▶
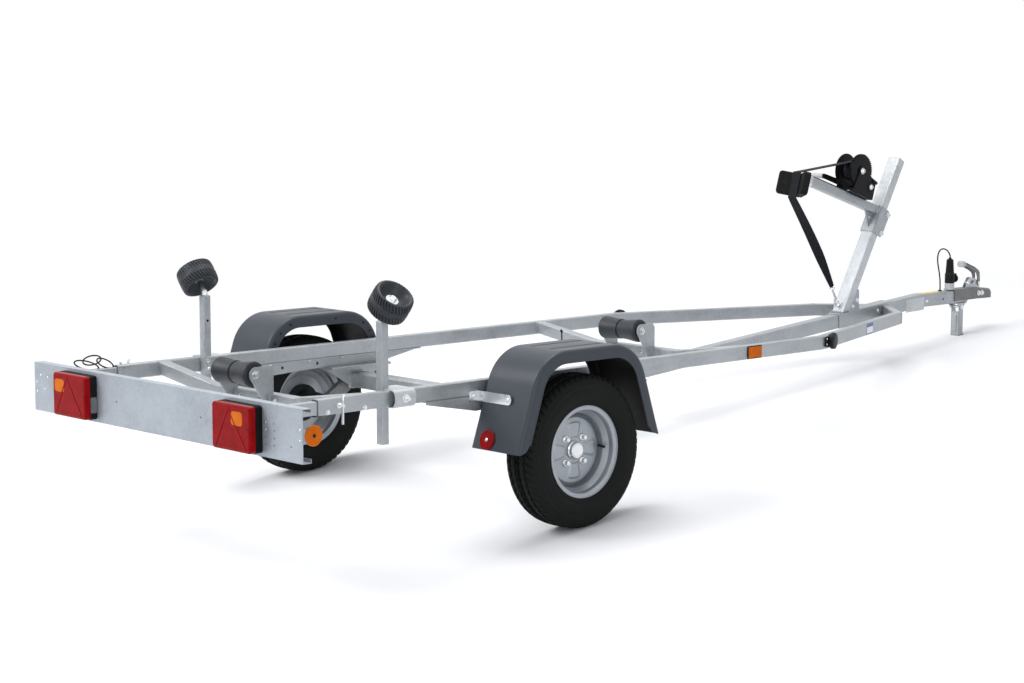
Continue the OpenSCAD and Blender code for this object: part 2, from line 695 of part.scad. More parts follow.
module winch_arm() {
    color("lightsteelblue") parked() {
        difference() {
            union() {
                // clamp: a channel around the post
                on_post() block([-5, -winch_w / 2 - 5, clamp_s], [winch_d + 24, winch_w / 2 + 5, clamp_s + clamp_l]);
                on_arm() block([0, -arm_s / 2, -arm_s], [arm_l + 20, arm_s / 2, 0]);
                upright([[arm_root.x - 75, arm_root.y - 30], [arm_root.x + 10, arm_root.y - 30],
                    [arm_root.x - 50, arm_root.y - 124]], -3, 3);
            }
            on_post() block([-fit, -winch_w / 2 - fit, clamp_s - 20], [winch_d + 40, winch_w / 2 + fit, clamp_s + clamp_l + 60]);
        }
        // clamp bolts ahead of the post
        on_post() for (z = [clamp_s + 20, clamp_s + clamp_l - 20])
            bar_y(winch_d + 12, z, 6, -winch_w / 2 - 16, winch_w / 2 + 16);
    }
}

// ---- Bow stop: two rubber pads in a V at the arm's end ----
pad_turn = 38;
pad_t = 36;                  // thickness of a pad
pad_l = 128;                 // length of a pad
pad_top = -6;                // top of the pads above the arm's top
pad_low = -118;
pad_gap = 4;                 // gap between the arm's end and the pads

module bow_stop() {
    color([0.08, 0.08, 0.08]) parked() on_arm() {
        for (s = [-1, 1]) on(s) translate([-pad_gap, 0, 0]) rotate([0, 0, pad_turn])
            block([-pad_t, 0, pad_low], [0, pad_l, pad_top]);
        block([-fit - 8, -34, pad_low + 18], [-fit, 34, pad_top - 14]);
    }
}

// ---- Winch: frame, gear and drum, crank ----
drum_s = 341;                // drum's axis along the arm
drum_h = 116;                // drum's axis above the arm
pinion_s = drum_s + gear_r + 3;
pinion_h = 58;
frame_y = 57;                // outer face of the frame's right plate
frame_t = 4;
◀
## TASK
In this exercise, copy only the lines from the opening line of the material through the line where "pad_gap = 4;" appears.

## SOLVED PROBLEM
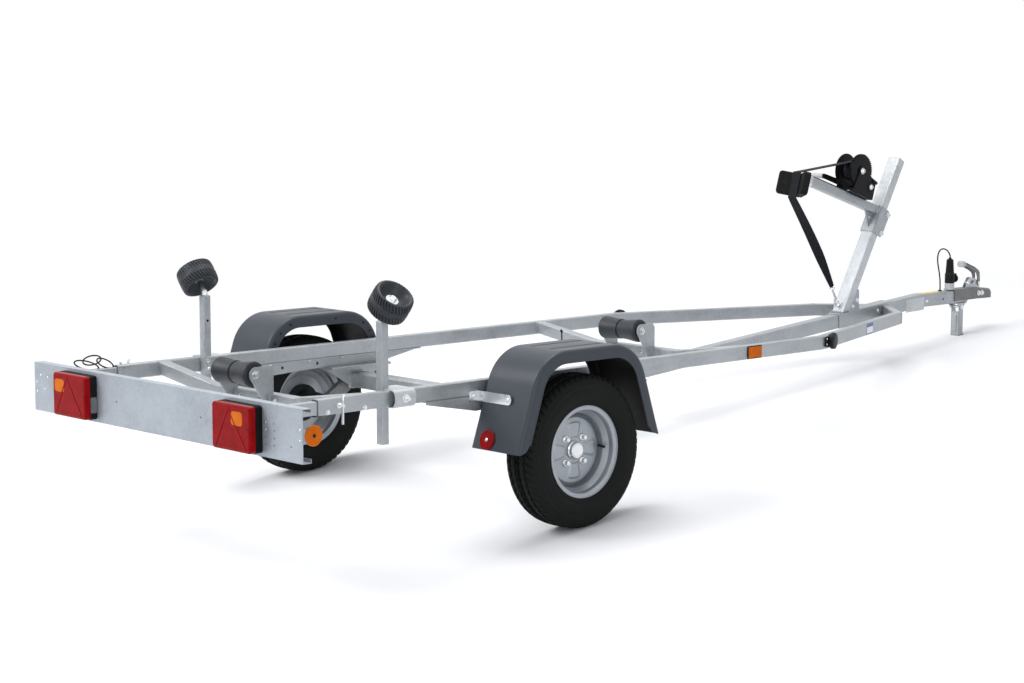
Continue the OpenSCAD and Blender code for this object: part 2, from line 695 of part.scad. More parts follow.
module winch_arm() {
    color("lightsteelblue") parked() {
        difference() {
            union() {
                // clamp: a channel around the post
                on_post() block([-5, -winch_w / 2 - 5, clamp_s], [winch_d + 24, winch_w / 2 + 5, clamp_s + clamp_l]);
                on_arm() block([0, -arm_s / 2, -arm_s], [arm_l + 20, arm_s / 2, 0]);
                upright([[arm_root.x - 75, arm_root.y - 30], [arm_root.x + 10, arm_root.y - 30],
                    [arm_root.x - 50, arm_root.y - 124]], -3, 3);
            }
            on_post() block([-fit, -winch_w / 2 - fit, clamp_s - 20], [winch_d + 40, winch_w / 2 + fit, clamp_s + clamp_l + 60]);
        }
        // clamp bolts ahead of the post
        on_post() for (z = [clamp_s + 20, clamp_s + clamp_l - 20])
            bar_y(winch_d + 12, z, 6, -winch_w / 2 - 16, winch_w / 2 + 16);
    }
}

// ---- Bow stop: two rubber pads in a V at the arm's end ----
pad_turn = 38;
pad_t = 36;                  // thickness of a pad
pad_l = 128;                 // length of a pad
pad_top = -6;                // top of the pads above the arm's top
pad_low = -118;
pad_gap = 4;                 // gap between the arm's end and the pads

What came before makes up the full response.